Il Tar Piemonte ha affermato, con sentenza n. 687 del 14 giugno 2019, che se la costruzione di una residenza in zona rurale è antecedente al 1977 e viene oggi utilizzata da soggetti privi della qualità di imprenditore agricolo, non vi è modifica di destinazione d’uso. Tali soggetti, di conseguenza, possono anche ristrutturare la casa.
Ciò che risulta edificato prima della legge 10/1977, più nello specifico, costituisce oggetto della sentenza del tribunale amministrativo regionale.
Annullando la richiesta di pagamento degli oneri avanzata dal comune dei Torino nei confronti della ricorrente, i giudici hanno affermato che la modifica della destinazione d’uso può essere contemplata solamente per le case rurali realizzate dopo l’entrata in vigore della L. 10/1977.
Più in particolare, nel caso di specie, il Tar ha risolto una questione riguardante l’opera di restauro e risanamento conservativo di un fabbricato collocato nel comune di Torino.
Ad avviso del comune, ai fini della ristrutturazione, l’acquirente avrebbe dovuto possedere la qualifica di “imprenditore agricolo” di cui all’art. 2135 del c.c.. In assenza di tale qualifica, l’acquirente stesso avrebbe dovuto pagare gli oneri di urbanizzazione, conseguenti alla modifica di destinazione d’uso dell’immobile.
Nell’impostazione della L. 10/1977, l’esenzione dal contributo di concessione per la realizzazione di residenze rurali da parte di imprenditori agricoli configurava un beneficio di carattere soggettivo e oggettivo, correlato alla qualifica di imprenditore agricolo a titolo principale dell’avente diritto e, contestualmente, alla destinazione funzionale dell’immobile a soddisfare le esigenze abitative del medesimo, realizzate in prossimità o proprio all’interno della propria azienda agricola.
Naturalmente, come si può leggere nella motivazione della sentenza, “laddove cessi per fatti oggettivi il presupposto che aveva giustificato l’esenzione dal contributo di costruzione, e cioè la destinazione della residenza rurale al soddisfacimento delle esigenze abitative dell’imprenditore agricolo connesse alla conduzione del fondo, il legislatore regionale consente che l’immobile possa essere destinato ad un uso diverso da quello assentito, ad esempio come normale abitazione “civile” da parte di soggetti privi della qualifica di imprenditori agricoli, ma in tal caso, verificandosi la decadenza dal beneficio dell’esenzione dal contributo di concessione, l’avente diritto è tenuto a corrispondere, ora per allora, il contributo originariamente non corrisposto.”

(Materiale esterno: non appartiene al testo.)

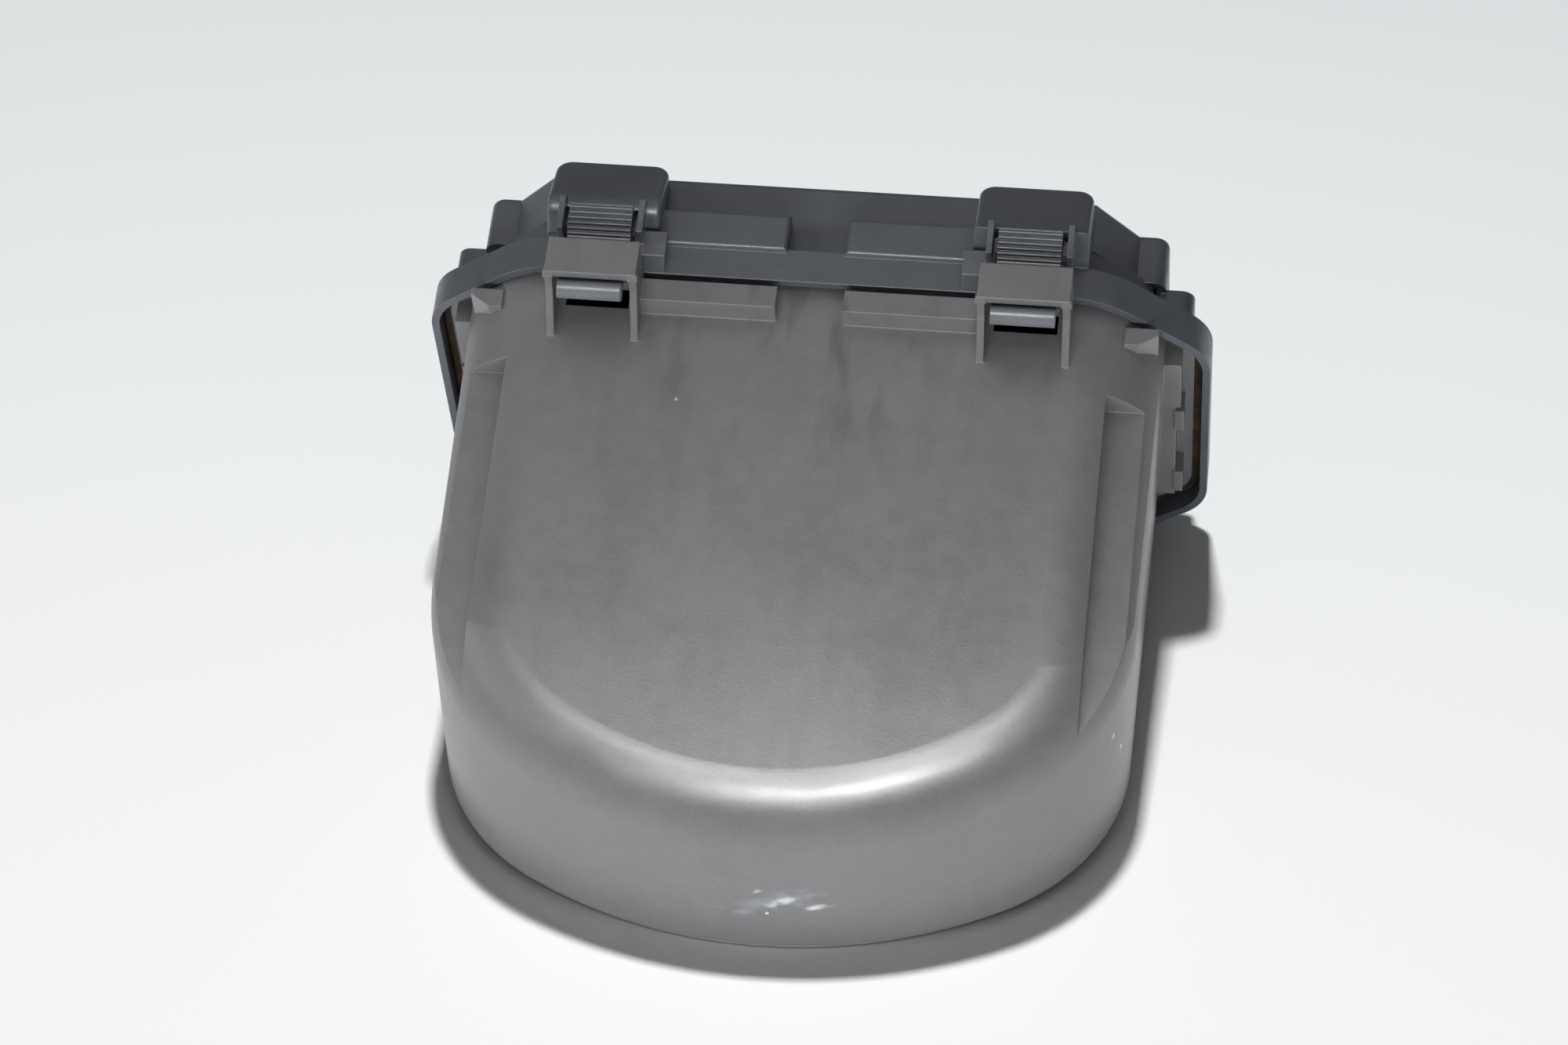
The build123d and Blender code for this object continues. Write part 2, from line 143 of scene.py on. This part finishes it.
def shellPlastic():
    # ABS moulded in a spark-eroded tool: an even satin grey with a fine matt grain, cloudy where it
    # flowed, with dull handling smears on the flat top that carry painted shade, and edges rubbed lighter.
    # The real grain is about 0.2 mm, drawn coarser so that it shows.
    look = shellLook
    material, tree, shader, place = newMaterial("sparkGrainedAbsGrey")
    cloud = noisy(tree, place, look["cloud"], 3.0)
    mottle = noisy(tree, place, look["mottle"], 4.0)
    grain = noisy(tree, place, look["grain"], 2.0)
    flow = combined(tree, "ADD", combined(tree, "MULTIPLY", cloud, 0.6),
                    combined(tree, "MULTIPLY", mottle, 0.4))
    colour = tinted(tree, toLinear(look["dark"]), look["grey"], ramped(tree, flow, 0.32, 0.68))
    colour = tinted(tree, colour, look["sootAndShade"], ramped(tree, grain, 0.55, 0.80, 0.0, 0.30))
    # handling smears drawn out down the flat top, with painted shade making them strongest in its middle,
    # towards the mouth
    normal = addNode(tree, "ShaderNodeNewGeometry").outputs["Normal"]
    facing = addNode(tree, "ShaderNodeSeparateXYZ", None, {0: normal}).outputs["Z"]
    streak = ramped(tree, noisy(tree, place, look["smearAndShade"], 3.0, (1, 3.5, 3.5)), 0.50, 0.72)
    middle = combined(tree, "MULTIPLY", markAt(tree, place, *look["smearAndShadeMiddle"]), 0.7)
    smearAndShade = combined(tree, "MULTIPLY", streak, ramped(tree, facing, 0.86, 0.92),
                     combined(tree, "ADD", middle, 0.2))
    colour = tinted(tree, colour, look["sootAndShade"], smearAndShade)
    # pale bluish blots with whiter streaks on the end wall, broken up by noise, and caught dust
    torn = ramped(tree, noisy(tree, place, look["torn"], 4.0, (2.2, 1, 1)), 0.42, 0.60)
    blotted = combined(tree, "MULTIPLY", marksOver(tree, place, bluishBlots), torn, 0.5)
    colour = tinted(tree, colour, look["bluishBlot"], blotted)
    streaked = combined(tree, "MULTIPLY", marksOver(tree, place, paleStreaks), torn)
    pale = combined(tree, "MAXIMUM", streaked, marksOver(tree, place, dustSpecks))
    colour = tinted(tree, colour, look["pale"], pale)
    # painted reflection of the white floor: the lowest 1 mm of the walls is drawn pale, which is gone 1.9 mm
    # above the floor
    high = addNode(tree, "ShaderNodeSeparateXYZ", None, {0: place}).outputs["Z"]
    floorReflection = combined(tree, "MULTIPLY", ramped(tree, high, 0.0019, 0.0010), ramped(tree, facing, -0.9, -0.7))
    colour = tinted(tree, colour, look["floorReflection"], floorReflection)
    rounded, edge = softEdges(tree, look["edge"])
    colour = tinted(tree, colour, look["rubbed"], combined(tree, "MULTIPLY", edge, 0.6))
    tree.links.new(colour, shader.inputs["Base Color"])
    # roughness follows the flow clouds, and is higher where it is smeared
    rough = ramped(tree, flow, 0.3, 0.7, look["rough"] - 0.05, look["rough"] + 0.05)
    rough = combined(tree, "ADD", rough, combined(tree, "MULTIPLY", smearAndShade, 0.12))
    tree.links.new(rough, shader.inputs["Roughness"])
    shader.inputs["IOR"].default_value = absIor
    grained(tree, shader, grain, look["grainDepth"], rounded)
    return material


coverLook = {
    "slate": "#5a5e65", "dark": "#54585f",      # the moulded colour and its clouds
    "scuff": "#6b7076", "rubbed": "#8b9399",    # short scuffs; edges
    "paintedBeadHighlight": "#a3a9ac",                          # painted highlight on the fingers' round beads, drawn pale all round
    "cloud": 24.0, "mottle": 3.0, "scuffWide": 1.4,             # sizes of the blots, mm
    "grain": 0.6, "grainDepth": 0.012, "edge": 0.4,             # mm
    "rough": 0.36,
}
# where the beads' painted highlight goes: middle and reach in mm, then a turn about Y in degrees
beadHighlightSpots = [((side * 54, 21.4, 108.2), (40, 3.4, 3.4), 0) for side in (-1, 1)]


def coverPlastic():
    # ABS moulded in a stoned, ungrained tool: dark slate with a soft sheen, faint flow clouds,
    # short scuffs and edges rubbed pale.
    look = coverLook
    material, tree, shader, place = newMaterial("smoothMouldedAbsSlate")
    cloud = noisy(tree, place, look["cloud"], 3.0)
    mottle = noisy(tree, place, look["mottle"], 4.0)
    grain = noisy(tree, place, look["grain"], 2.0)
    colour = tinted(tree, toLinear(look["dark"]), look["slate"], ramped(tree, cloud, 0.35, 0.65))
    scuff = ramped(tree, noisy(tree, place, look["scuffWide"], 3.0, (5, 1, 1)), 0.64, 0.74)
    scuff = combined(tree, "MULTIPLY", scuff, ramped(tree, mottle, 0.45, 0.6, 0.0, 0.25))
    colour = tinted(tree, colour, look["scuff"], scuff)
    rounded, edge = softEdges(tree, look["edge"])
    colour = tinted(tree, colour, look["rubbed"], combined(tree, "MULTIPLY", edge, 0.7))
    # painted highlight: the fingers' round beads are drawn pale
    colour = tinted(tree, colour, look["paintedBeadHighlight"], marksOver(tree, place, beadHighlightSpots))
    tree.links.new(colour, shader.inputs["Base Color"])
    rough = ramped(tree, mottle, 0.3, 0.7, look["rough"] - 0.05, look["rough"] + 0.06)
    tree.links.new(rough, shader.inputs["Roughness"])
    shader.inputs["IOR"].default_value = absIor
    grained(tree, shader, grain, look["grainDepth"], rounded)
    return material


sealLook = {
    "brown": "#4b3a2f", "dark": "#33291f",      # the bloom and the rubber under it
    "bloom": 6.0, "skin": 0.5, "skinDepth": 0.02, "edge": 0.3,  # mm
    "rough": 0.8,
}


def sealRubber():
    # extruded EPDM: dull brown black, with a dusty bloom and a fine skin
    look = sealLook
    material, tree, shader, place = newMaterial("extrudedEpdmBrown")
    bloom = ramped(tree, noisy(tree, place, look["bloom"], 3.0), 0.4, 0.65)
    colour = tinted(tree, toLinear(look["dark"]), look["brown"], bloom)
    tree.links.new(colour, shader.inputs["Base Color"])
    shader.inputs["Roughness"].default_value = look["rough"]
    rounded = softEdges(tree, look["edge"])[0]
    grained(tree, shader, noisy(tree, place, look["skin"], 2.0), look["skinDepth"], rounded)
    return material


giveMaterial("body_shell", shellPlastic())
slate = coverPlastic()
for nodeName in ("end_cover", "snap_finger_left", "snap_finger_right"):
    giveMaterial(nodeName, slate)
giveMaterial("mouth_gasket", sealRubber())

print("floor")

floorLook = {
    "half": 6.0, "nearAt": -0.16, "farAt": 0.42,    # metres: half a side, and where each colour is reached
    "near": "#fdfdfd", "far": "#cfd6d7",
}


def floorSheet():
    # a square at z = 0, its colour going evenly from near to far along Y
    half = floorLook["half"]
    corners = [(-half, -half, 0), (half, -half, 0), (half, half, 0), (-half, half, 0)]
    mesh = bpy.data.meshes.new("floor")
    mesh.from_pydata(corners, [], [(0, 1, 2, 3)])
    floor = bpy.data.objects.new("floor", mesh)
    scene.collection.objects.link(floor)
    # coated paper, matt and pale, with painted shade: a little cooler and darker towards the back, where the
    # light falls off
    material, tree, shader, place = newMaterial("coatedPaper")
    along = addNode(tree, "ShaderNodeSeparateXYZ", None, {0: place}).outputs["Y"]
    shade = addNode(tree, "ShaderNodeMapRange", None,
                    {0: along, 1: floorLook["nearAt"], 2: floorLook["farAt"]}).outputs[0]
    colour = tinted(tree, toLinear(floorLook["near"]), floorLook["far"], shade)
    tree.links.new(colour, shader.inputs["Base Color"])
    shader.inputs["Roughness"].default_value = 0.95
    shader.inputs["Specular IOR Level"].default_value = 0.1
    mesh.materials.append(material)
    return floor


floor = floorSheet()

print("light")

floorOnly = bpy.data.collections.new("floorOnly")
floorOnly.objects.link(floor)
pieceOnly = bpy.data.collections.new("pieceOnly")
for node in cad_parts.values():
    pieceOnly.objects.link(node)

# each lamp: bearing from the front and height in degrees, distance and size in metres, and the light
# that a sheet of paper held square to it would get, where 1 shows the paper's own colour. The
# narrow spread of rimGleam makes it stronger than that along its middle.
lamps = {
    "floorKey": {"bearing": 183, "height": 79.0, "away": 2.0, "size": (0.13, 0.13), "light": 0.95,
                 "only": floorOnly},
    "frontFill": {"bearing": 0, "height": 7, "away": 1.6, "size": (1.6, 0.3), "light": 0.64,
                  "only": pieceOnly, "glossy": False},
    "softTop": {"bearing": 200, "height": 70, "away": 1.5, "size": (1.2, 1.0), "light": 0.22,
                "only": pieceOnly, "glossy": False},
    "leftFill": {"bearing": -80, "height": 28, "away": 1.5, "size": (1.0, 0.8), "light": 0.22,
                 "only": pieceOnly},
    "topGleam": {"bearing": 0, "height": 68, "away": 0.40, "size": (0.30, 0.05), "light": 0.95,
                 "only": pieceOnly, "diffuse": False},
    "rimGleam": {"bearing": 5, "height": 53, "away": 0.36, "size": (0.28, 0.025), "light": 0.075,
                 "aim": (0.004, -0.08, 0.045), "spread": 18, "only": pieceOnly, "diffuse": False},
}
usualAim = (0, 0, 0.06)


def areaLamp(name, look):
    # way is the unit vector from the aim to the lamp; power = light * (pi * distance) squared
    bearing, height = math.radians(look["bearing"]), math.radians(look["height"])
    flat = math.cos(height)
    way = Vector((math.sin(bearing) * flat, -math.cos(bearing) * flat, math.sin(height)))
    lamp = bpy.data.lights.new(name, "AREA")
    lamp.shape = "RECTANGLE"
    lamp.size, lamp.size_y = look["size"]
    lamp.energy = look["light"] * (math.pi * look["away"]) ** 2
    lamp.spread = math.radians(look.get("spread", 180))
    holder = bpy.data.objects.new(name, lamp)
    scene.collection.objects.link(holder)
    holder.location = way * look["away"] + Vector(look.get("aim", usualAim))
    holder.rotation_mode = "QUATERNION"
    holder.rotation_quaternion = (-way).to_track_quat("-Z", "Y")
    holder.light_linking.receiver_collection = look["only"]
    holder.visible_glossy = look.get("glossy", True)
    holder.visible_diffuse = look.get("diffuse", True)
    holder.visible_camera = False


for name, look in lamps.items():
    areaLamp(name, look)

skyLook = {"horizon": 0.03, "zenith": 0.14, "dimGloss": 0.15, "topGloss": 0.45}


def studioSky():
    # white where the camera looks past the floor; as light, and in gloss, dim at the horizon and
    # brighter overhead
    world = bpy.data.worlds.new("studio")
    scene.world = world
    world.use_nodes = True
    tree = world.node_tree
    way = addNode(tree, "ShaderNodeTexCoord").outputs["Generated"]
    up = addNode(tree, "ShaderNodeSeparateXYZ", None, {0: way}).outputs["Z"]
    glow = ramped(tree, up, 0.1, 0.9, skyLook["horizon"], skyLook["zenith"])
    gloss = ramped(tree, up, 0.5, 0.95, skyLook["dimGloss"], skyLook["topGloss"])
    ray = addNode(tree, "ShaderNodeLightPath")
    seen = combined(tree, "MAXIMUM", ray.outputs["Is Camera Ray"], ray.outputs["Is Transmission Ray"])
    lit = addNode(tree, "ShaderNodeMix", {"data_type": "FLOAT"},
                  {0: ray.outputs["Is Glossy Ray"], 2: glow, 3: gloss}).outputs[0]
    strength = addNode(tree, "ShaderNodeMix", {"data_type": "FLOAT"}, {0: seen, 2: lit, 3: 1.0}).outputs[0]
    background = tree.nodes["Background"]
    background.inputs["Color"].default_value = (1, 1, 1, 1)
    tree.links.new(strength, background.inputs["Strength"])


studioSky()

print("camera")

# place in metres, turn in degrees about X, Y and Z, lens in mm for a sensor 36 mm wide
cameraSet = {"place": (0.12919, -0.9489, 0.89848), "turn": (48.6122, 1.1563, 6.9563), "lens": 116.62}


def setCamera():
    data = bpy.data.cameras.new("camera")
    data.sensor_width = 36
    data.lens = cameraSet["lens"]
    data.clip_start, data.clip_end = 0.01, 50
    camera = bpy.data.objects.new("camera", data)
    scene.collection.objects.link(camera)
    camera.location = cameraSet["place"]
    camera.rotation_euler = [math.radians(angle) for angle in cameraSet["turn"]]
    scene.camera = camera


setCamera()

Nel caso di specie, tuttavia, affermano i giudici del Tar Piemonte, il fabbricato abitativo di proprietà della ricorrente è stato edificato, in area agricola, in epoca antecedente al 1977. Di conseguenza, l’immobile beneficiava del regime di generale gratuità dei titoli edilizi vigente in quell’epoca.
A nulla rileverebbe, quindi, la circostanza per cui ci sia stato il passaggio da residenza rurale a civile poiché, vigente la L.10/1977, entrambe le destinazioni risultavano esenti dal contributo di concessione.
Di conseguenza, il comune ha commesso un errore nel momento in cui ha applicato la disciplina urbanistica introdotta dalla L. 10/1977, poiché l'immobile in questione era stato edificato in epoca antecedente, sotto il vigore della L. 1150/1942, la quale non operava alcuna distinzione tra residenze rurali e residenze civili edificate in area agricola.
Di conseguenza, conclude il Tar, l'intervento di restauro de quo non è assoggettato ad alcun contributo di costruzione.